REQUIREMENTS
Extract, unchanged, each line of the listing below from its first line through the line that contains "MARKER = (-10.5, 14.6)", inclusive, and nothing else.

GIVEN DATA
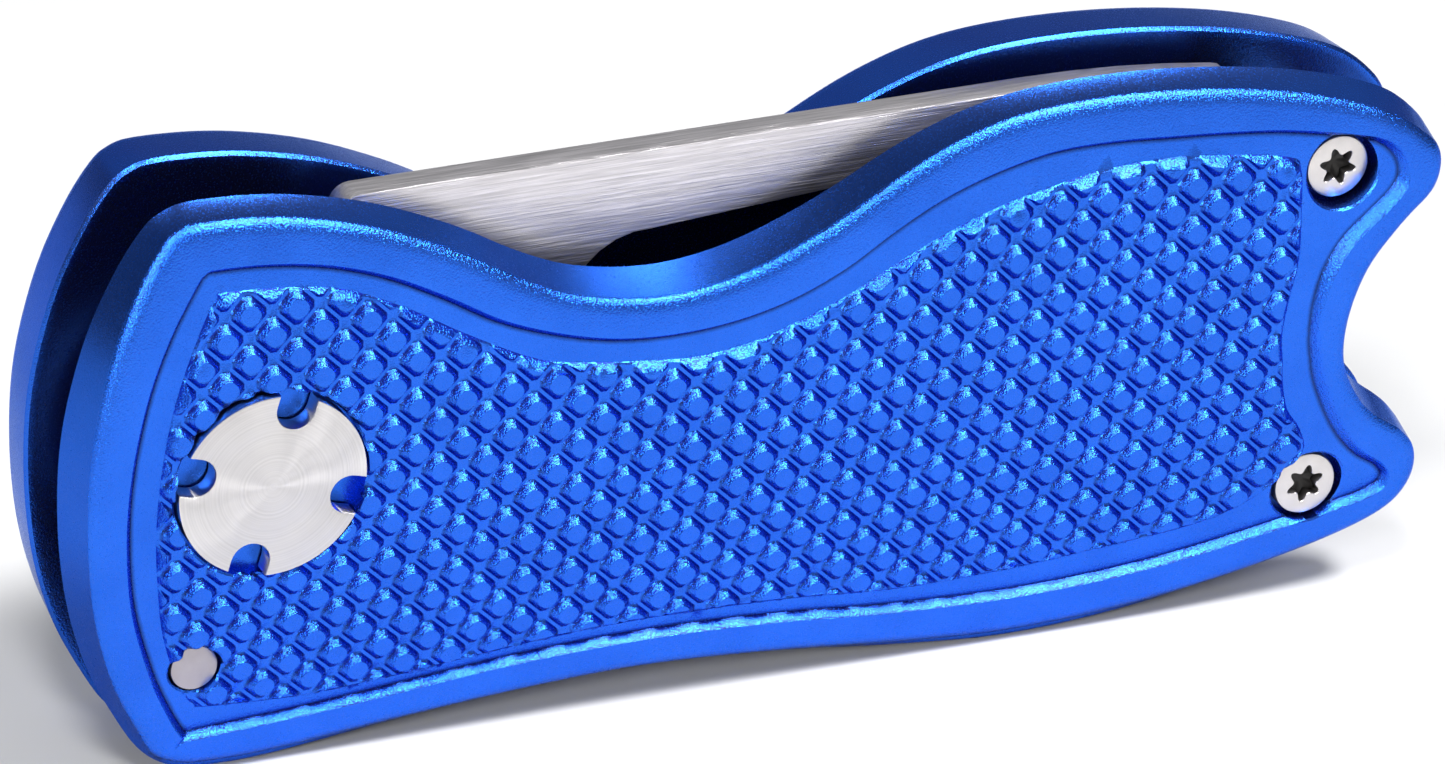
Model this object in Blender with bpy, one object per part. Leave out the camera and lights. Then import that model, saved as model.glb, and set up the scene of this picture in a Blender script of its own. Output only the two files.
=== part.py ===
"""Folding divot repair tool: two metal scales with a spring-driven steel fork between them.

The tool stands on its long lower edge. +X runs along the handle from the pivot end to the
notched butt, -Y is the textured face and +Z is up. Sizes are in millimetres here and are
turned into metres when each mesh is made.
"""
import math

import bmesh
import bpy
import numpy as np
from mathutils import Vector
from mathutils.geometry import delaunay_2d_cdt

MM = 0.001

# Stack of plates across the tool, along Y
TEXTURED_FRONT = -6.45      # highest line of the crowned, textured face
TEXTURED_BACK = -3.05       # its flat inner face
FORK_FRONT = -1.65
FORK_BACK = 0.20
MARKER_INNER = 2.05         # inner face of the scale that carries the ball marker
MARKER_OUTER = 6.45

# Shape of the scales
CROWN_RADIUS = 68.5         # the textured face is part of a cylinder lying along X
CROWN_HEIGHT = 19.2         # Z of that cylinder's highest line
EDGE_RADIUS = 0.6           # rounding of the textured face's rim
OUTER_EDGE_RADIUS = 1.0     # rounding of the marker face's rim
DRAFT = 0.35                # how much smaller a scale is at its outer face
INNER_CHAMFER = 0.2
CURVE_STEPS = 3             # straight pieces between two outline points
GRID_STEP = 4.0             # spacing of the rows that carry the crown

# Places in the XZ plane
PIVOT = (-30.1, 18.67)
UPPER_SCREW = (34.46, 27.83)
LOWER_SCREW = (34.22, 7.58)
STOP_PIN = (-33.77, 7.22)
BUTTON = (-24.3, 7.3)
MARKER = (-10.5, 14.6)

# Fits
GAP = 0.15                  # clearance where two pieces touch

# Pivot
CAP_RADIUS = 5.46
CAP_THICKNESS = 1.2
CAP_FRONT = -6.40
NOTCH_HALF_WIDTH = 1.12
NOTCH_DEPTH = 1.95
NOTCH_FIRST_ANGLE = -15.0
STEM_RADIUS = 2.0
STEM_END = 4.0
BARREL_RADIUS = 3.4
BARREL_FRONT = -4.95
BARREL_FLANGE_RADIUS = 5.0
BARREL_FLANGE_THICKNESS = 1.2
BARREL_FLANGE_TOP = 6.30
SPANNER_HOLE_RADIUS = 0.6
SPANNER_HOLE_OFFSET = 3.1
SPANNER_HOLE_DEPTH = 0.7
WASHER_RADIUS = 6.2

# Fork
FORK_TILT = 0.85            # degrees above the base line when the fork is stowed
FORK_CENTRELINE = 4.88      # height of the fork's middle above the pivot
FORK_HALF_WIDTH = 9.5
FORK_REACH = 59.45
SHOULDER = 5.37
FORK_CORNER_RADIUS = 1.2
TANG_RADIUS = 9.4
SLOT_RADIUS = 4.6
SLOT_END = 23.55
TINE_INNER_TIP = 6.95       # from the middle of the fork to the inner side of a tine's tip
TINE_OUTER_TIP = 8.6
TAPER_START = 47.0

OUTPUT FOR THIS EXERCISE
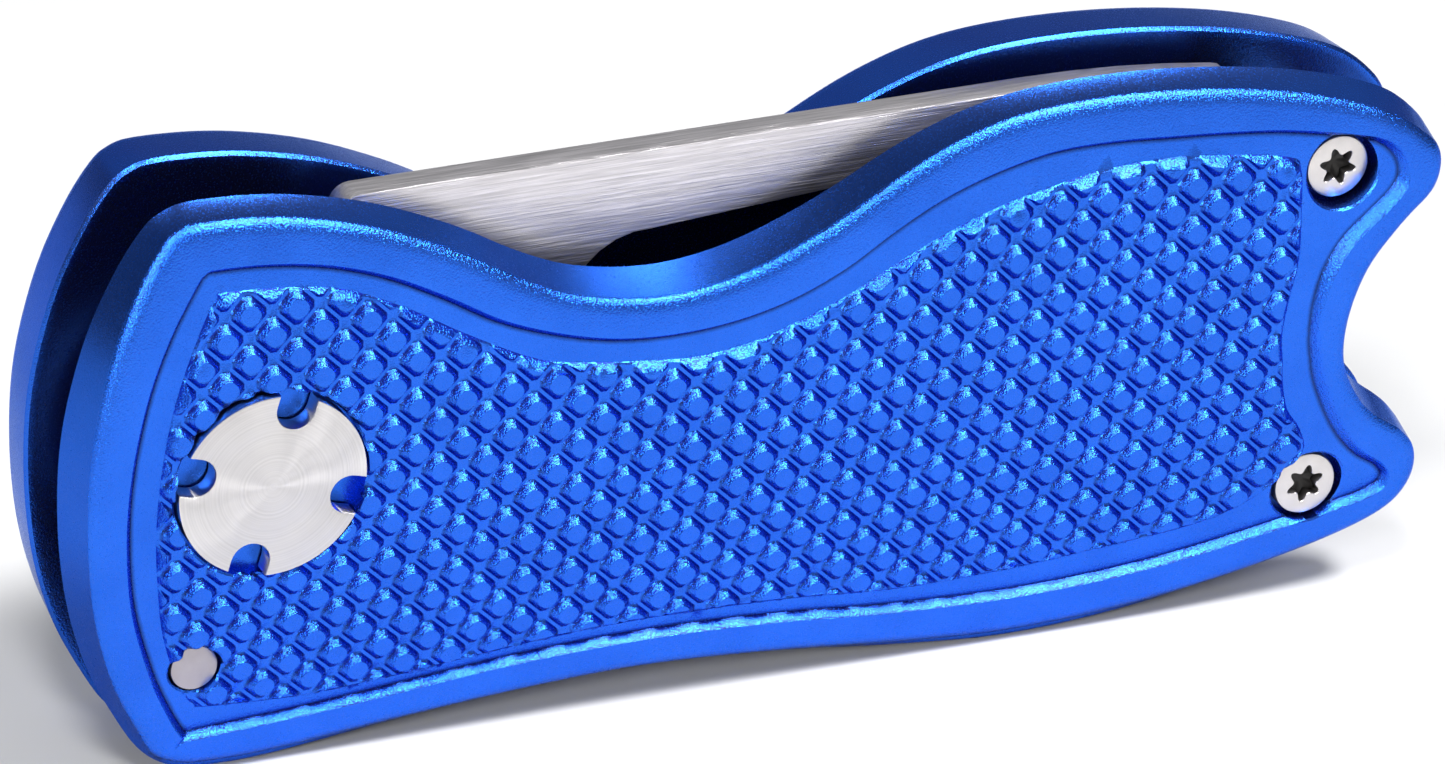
Model this object in Blender with bpy, one object per part. Leave out the camera and lights. Then import that model, saved as model.glb, and set up the scene of this picture in a Blender script of its own. Output only the two files.
=== part.py ===
"""Folding divot repair tool: two metal scales with a spring-driven steel fork between them.

The tool stands on its long lower edge. +X runs along the handle from the pivot end to the
notched butt, -Y is the textured face and +Z is up. Sizes are in millimetres here and are
turned into metres when each mesh is made.
"""
import math

import bmesh
import bpy
import numpy as np
from mathutils import Vector
from mathutils.geometry import delaunay_2d_cdt

MM = 0.001

# Stack of plates across the tool, along Y
TEXTURED_FRONT = -6.45      # highest line of the crowned, textured face
TEXTURED_BACK = -3.05       # its flat inner face
FORK_FRONT = -1.65
FORK_BACK = 0.20
MARKER_INNER = 2.05         # inner face of the scale that carries the ball marker
MARKER_OUTER = 6.45

# Shape of the scales
CROWN_RADIUS = 68.5         # the textured face is part of a cylinder lying along X
CROWN_HEIGHT = 19.2         # Z of that cylinder's highest line
EDGE_RADIUS = 0.6           # rounding of the textured face's rim
OUTER_EDGE_RADIUS = 1.0     # rounding of the marker face's rim
DRAFT = 0.35                # how much smaller a scale is at its outer face
INNER_CHAMFER = 0.2
CURVE_STEPS = 3             # straight pieces between two outline points
GRID_STEP = 4.0             # spacing of the rows that carry the crown

# Places in the XZ plane
PIVOT = (-30.1, 18.67)
UPPER_SCREW = (34.46, 27.83)
LOWER_SCREW = (34.22, 7.58)
STOP_PIN = (-33.77, 7.22)
BUTTON = (-24.3, 7.3)
MARKER = (-10.5, 14.6)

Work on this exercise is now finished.